Eala upsets Swiatek in Miami for second Top 10 win, first WTA semifinal

Alexandra Eala was a national trailblazer long before this year. She became the first Filipina to compete in a WTA main draw — and to win a match — the first to win a junior Grand Slam, and the highest-ranked Filipina in history in 2022 when she passed Maricris Gentz’s peak of No. 284. But her Miami run made it clear she was stepping into a new tier. Ranked No. 140, the 19-year-old left-hander had only two previous tour-level wins under her belt.

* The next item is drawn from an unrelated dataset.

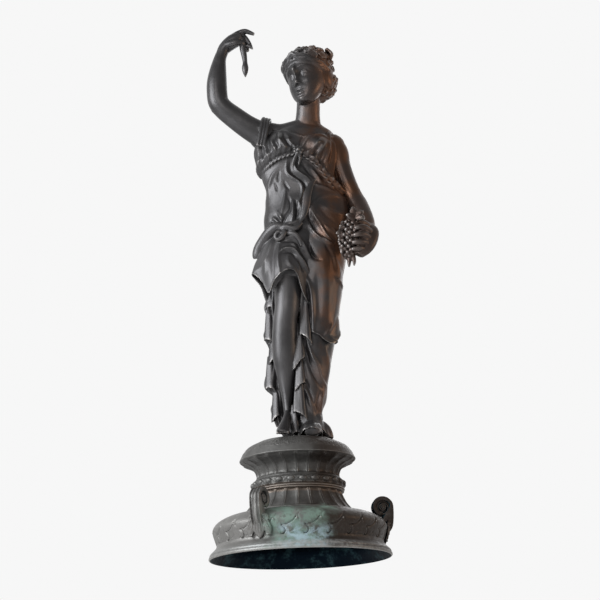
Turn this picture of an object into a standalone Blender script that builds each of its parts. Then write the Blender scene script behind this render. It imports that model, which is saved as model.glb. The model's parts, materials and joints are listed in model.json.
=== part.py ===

But she defeated a succession of Grand Slam champions — Jelena Ostapenko, Madison Keys and, in a remarkable 6-2, 7-5 victory, Iga Swiatek — to reach to the semifinals, where she stretched Jessica Pegula to three sets. Eala was the first woman from her country to accomplish all of this, and the sports-mad Philippines have repaid her with their devotion ever since.